What to do
Only one portion of the data is to be written out: from the line bearing "gusset_seam(form, GUSSET_FRONT, -1)]" through the line bearing "obj.matrix_parent_inverse = Matrix.Identity(4)". Write it exactly as it appears.

---------------

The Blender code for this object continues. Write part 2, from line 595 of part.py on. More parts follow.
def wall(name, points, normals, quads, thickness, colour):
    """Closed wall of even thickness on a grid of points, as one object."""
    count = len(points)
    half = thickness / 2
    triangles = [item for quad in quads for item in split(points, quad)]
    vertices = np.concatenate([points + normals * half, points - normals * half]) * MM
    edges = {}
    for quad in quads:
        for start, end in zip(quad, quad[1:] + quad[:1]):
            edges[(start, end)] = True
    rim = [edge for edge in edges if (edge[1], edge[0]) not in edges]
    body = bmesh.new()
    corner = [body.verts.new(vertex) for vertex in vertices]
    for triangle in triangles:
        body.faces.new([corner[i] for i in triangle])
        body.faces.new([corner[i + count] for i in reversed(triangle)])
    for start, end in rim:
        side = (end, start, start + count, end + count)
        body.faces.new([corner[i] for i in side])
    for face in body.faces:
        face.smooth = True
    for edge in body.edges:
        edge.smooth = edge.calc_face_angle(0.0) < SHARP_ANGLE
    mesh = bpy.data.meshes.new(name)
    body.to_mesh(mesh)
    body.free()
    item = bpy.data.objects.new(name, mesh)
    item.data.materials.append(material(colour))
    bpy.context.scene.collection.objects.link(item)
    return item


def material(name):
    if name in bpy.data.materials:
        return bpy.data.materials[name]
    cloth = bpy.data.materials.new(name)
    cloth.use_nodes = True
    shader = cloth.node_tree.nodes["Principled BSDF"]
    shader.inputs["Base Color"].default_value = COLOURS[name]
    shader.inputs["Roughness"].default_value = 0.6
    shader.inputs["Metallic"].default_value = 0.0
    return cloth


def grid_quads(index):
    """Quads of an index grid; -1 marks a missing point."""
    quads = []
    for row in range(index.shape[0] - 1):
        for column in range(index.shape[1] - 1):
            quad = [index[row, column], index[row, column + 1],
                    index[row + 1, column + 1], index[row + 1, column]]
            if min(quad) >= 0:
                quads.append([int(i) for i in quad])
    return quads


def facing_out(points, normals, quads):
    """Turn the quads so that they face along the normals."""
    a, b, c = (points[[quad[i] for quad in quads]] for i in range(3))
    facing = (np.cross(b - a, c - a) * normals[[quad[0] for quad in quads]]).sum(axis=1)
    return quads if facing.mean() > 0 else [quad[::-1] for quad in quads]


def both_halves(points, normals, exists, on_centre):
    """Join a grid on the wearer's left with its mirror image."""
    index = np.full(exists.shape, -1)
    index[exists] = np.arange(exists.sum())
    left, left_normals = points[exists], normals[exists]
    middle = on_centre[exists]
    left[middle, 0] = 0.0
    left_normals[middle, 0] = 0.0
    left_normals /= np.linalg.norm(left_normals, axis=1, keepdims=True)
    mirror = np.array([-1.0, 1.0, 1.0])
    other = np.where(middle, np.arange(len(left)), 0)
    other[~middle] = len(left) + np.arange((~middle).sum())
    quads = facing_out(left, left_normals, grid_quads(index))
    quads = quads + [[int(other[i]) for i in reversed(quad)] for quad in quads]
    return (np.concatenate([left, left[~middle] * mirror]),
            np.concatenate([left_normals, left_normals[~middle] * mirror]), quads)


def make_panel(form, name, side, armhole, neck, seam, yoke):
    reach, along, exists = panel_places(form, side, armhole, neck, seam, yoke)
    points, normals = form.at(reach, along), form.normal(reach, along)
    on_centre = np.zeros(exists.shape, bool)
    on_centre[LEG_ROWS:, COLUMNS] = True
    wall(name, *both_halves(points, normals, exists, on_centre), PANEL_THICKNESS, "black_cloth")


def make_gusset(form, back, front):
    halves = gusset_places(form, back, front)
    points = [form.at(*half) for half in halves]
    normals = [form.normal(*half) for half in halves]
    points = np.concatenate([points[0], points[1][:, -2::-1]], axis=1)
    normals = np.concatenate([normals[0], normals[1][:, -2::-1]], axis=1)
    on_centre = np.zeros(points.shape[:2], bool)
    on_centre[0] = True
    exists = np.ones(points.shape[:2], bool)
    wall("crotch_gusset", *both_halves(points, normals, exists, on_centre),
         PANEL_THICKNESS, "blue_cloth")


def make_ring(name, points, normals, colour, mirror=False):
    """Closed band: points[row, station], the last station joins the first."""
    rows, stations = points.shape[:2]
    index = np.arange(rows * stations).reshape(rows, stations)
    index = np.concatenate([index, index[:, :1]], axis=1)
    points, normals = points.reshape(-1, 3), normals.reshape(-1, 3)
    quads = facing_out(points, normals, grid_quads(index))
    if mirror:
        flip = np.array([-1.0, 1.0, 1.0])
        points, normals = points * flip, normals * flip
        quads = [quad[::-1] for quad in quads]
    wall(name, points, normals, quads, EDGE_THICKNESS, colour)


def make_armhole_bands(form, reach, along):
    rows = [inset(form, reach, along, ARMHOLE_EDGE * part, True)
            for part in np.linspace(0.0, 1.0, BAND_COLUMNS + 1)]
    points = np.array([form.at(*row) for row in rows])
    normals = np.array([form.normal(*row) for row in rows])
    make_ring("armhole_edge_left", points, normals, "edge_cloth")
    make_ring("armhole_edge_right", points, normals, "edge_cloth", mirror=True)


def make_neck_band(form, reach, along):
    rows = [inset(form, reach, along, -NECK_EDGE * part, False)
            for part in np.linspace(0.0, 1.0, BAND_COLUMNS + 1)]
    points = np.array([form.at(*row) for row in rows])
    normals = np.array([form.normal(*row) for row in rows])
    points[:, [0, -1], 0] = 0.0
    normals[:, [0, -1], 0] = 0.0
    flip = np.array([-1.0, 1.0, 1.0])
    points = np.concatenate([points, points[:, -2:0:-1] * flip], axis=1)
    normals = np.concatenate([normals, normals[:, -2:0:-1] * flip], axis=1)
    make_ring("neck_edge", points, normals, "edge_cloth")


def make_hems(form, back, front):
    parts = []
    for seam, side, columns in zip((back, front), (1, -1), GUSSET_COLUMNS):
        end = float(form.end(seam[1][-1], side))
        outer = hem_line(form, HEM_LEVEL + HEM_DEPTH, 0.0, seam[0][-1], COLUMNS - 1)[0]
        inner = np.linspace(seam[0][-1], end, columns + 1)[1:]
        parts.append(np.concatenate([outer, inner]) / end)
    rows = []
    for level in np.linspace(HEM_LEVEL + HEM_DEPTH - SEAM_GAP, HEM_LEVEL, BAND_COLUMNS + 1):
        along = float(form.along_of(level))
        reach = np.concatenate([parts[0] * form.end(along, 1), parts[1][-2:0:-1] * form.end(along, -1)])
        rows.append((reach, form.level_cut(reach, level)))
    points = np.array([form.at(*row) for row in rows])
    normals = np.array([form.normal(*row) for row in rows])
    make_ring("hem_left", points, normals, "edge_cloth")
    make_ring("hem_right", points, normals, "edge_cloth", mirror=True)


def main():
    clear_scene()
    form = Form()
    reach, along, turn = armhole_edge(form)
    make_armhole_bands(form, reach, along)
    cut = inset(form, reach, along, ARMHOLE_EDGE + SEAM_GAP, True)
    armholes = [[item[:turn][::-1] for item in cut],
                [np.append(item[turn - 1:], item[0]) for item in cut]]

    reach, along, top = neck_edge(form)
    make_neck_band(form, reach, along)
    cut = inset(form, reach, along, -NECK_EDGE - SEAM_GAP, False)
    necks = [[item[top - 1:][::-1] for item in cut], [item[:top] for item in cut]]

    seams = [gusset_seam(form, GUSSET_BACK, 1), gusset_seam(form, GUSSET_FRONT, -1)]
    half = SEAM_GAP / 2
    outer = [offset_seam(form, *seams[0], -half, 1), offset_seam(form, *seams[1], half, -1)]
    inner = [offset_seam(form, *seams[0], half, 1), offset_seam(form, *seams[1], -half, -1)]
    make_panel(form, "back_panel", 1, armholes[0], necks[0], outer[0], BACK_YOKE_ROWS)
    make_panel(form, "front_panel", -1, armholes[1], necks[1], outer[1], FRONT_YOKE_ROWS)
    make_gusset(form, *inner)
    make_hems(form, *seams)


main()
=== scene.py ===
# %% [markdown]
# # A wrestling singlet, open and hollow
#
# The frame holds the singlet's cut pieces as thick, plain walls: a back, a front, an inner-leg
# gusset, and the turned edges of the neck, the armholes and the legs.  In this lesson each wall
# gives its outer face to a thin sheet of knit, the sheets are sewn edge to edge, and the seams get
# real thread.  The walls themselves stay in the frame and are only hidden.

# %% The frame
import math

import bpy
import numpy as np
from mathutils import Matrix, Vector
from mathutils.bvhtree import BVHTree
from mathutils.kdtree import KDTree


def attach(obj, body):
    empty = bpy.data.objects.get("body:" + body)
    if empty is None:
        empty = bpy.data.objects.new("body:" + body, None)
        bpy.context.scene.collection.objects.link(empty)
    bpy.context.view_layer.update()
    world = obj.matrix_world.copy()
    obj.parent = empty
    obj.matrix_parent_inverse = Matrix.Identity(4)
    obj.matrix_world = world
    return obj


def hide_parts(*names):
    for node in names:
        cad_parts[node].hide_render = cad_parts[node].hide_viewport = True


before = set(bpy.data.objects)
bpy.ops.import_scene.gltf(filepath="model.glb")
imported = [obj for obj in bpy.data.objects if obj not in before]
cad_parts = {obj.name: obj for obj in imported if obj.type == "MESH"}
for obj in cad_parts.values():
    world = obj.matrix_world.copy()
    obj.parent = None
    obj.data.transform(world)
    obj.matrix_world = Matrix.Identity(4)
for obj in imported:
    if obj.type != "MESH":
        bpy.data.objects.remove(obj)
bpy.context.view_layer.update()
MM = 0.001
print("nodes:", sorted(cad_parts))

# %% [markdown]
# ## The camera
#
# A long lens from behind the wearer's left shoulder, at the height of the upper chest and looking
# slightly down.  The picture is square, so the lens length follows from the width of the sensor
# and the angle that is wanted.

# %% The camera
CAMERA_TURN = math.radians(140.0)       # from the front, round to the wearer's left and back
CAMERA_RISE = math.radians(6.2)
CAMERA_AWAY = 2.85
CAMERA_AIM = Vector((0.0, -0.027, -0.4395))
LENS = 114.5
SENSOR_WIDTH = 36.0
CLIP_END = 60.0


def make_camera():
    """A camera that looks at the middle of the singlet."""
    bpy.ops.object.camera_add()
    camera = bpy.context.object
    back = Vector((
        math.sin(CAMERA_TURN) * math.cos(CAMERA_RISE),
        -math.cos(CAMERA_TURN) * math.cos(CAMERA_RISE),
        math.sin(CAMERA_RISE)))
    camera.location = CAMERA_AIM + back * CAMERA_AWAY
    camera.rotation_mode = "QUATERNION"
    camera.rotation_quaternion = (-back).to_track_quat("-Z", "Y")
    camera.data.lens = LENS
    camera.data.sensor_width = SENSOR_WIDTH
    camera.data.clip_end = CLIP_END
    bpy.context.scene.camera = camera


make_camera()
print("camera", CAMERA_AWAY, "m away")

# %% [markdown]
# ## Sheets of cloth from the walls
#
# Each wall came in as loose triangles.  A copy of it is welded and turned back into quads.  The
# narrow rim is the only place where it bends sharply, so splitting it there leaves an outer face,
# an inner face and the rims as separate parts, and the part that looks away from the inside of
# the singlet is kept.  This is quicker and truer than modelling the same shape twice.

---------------

Exercise answer
    seams = [gusset_seam(form, GUSSET_BACK, 1), gusset_seam(form, GUSSET_FRONT, -1)]
    half = SEAM_GAP / 2
    outer = [offset_seam(form, *seams[0], -half, 1), offset_seam(form, *seams[1], half, -1)]
    inner = [offset_seam(form, *seams[0], half, 1), offset_seam(form, *seams[1], -half, -1)]
    make_panel(form, "back_panel", 1, armholes[0], necks[0], outer[0], BACK_YOKE_ROWS)
    make_panel(form, "front_panel", -1, armholes[1], necks[1], outer[1], FRONT_YOKE_ROWS)
    make_gusset(form, *inner)
    make_hems(form, *seams)


main()
=== scene.py ===
# %% [markdown]
# # A wrestling singlet, open and hollow
#
# The frame holds the singlet's cut pieces as thick, plain walls: a back, a front, an inner-leg
# gusset, and the turned edges of the neck, the armholes and the legs.  In this lesson each wall
# gives its outer face to a thin sheet of knit, the sheets are sewn edge to edge, and the seams get
# real thread.  The walls themselves stay in the frame and are only hidden.

# %% The frame
import math

import bpy
import numpy as np
from mathutils import Matrix, Vector
from mathutils.bvhtree import BVHTree
from mathutils.kdtree import KDTree


def attach(obj, body):
    empty = bpy.data.objects.get("body:" + body)
    if empty is None:
        empty = bpy.data.objects.new("body:" + body, None)
        bpy.context.scene.collection.objects.link(empty)
    bpy.context.view_layer.update()
    world = obj.matrix_world.copy()
    obj.parent = empty
    obj.matrix_parent_inverse = Matrix.Identity(4)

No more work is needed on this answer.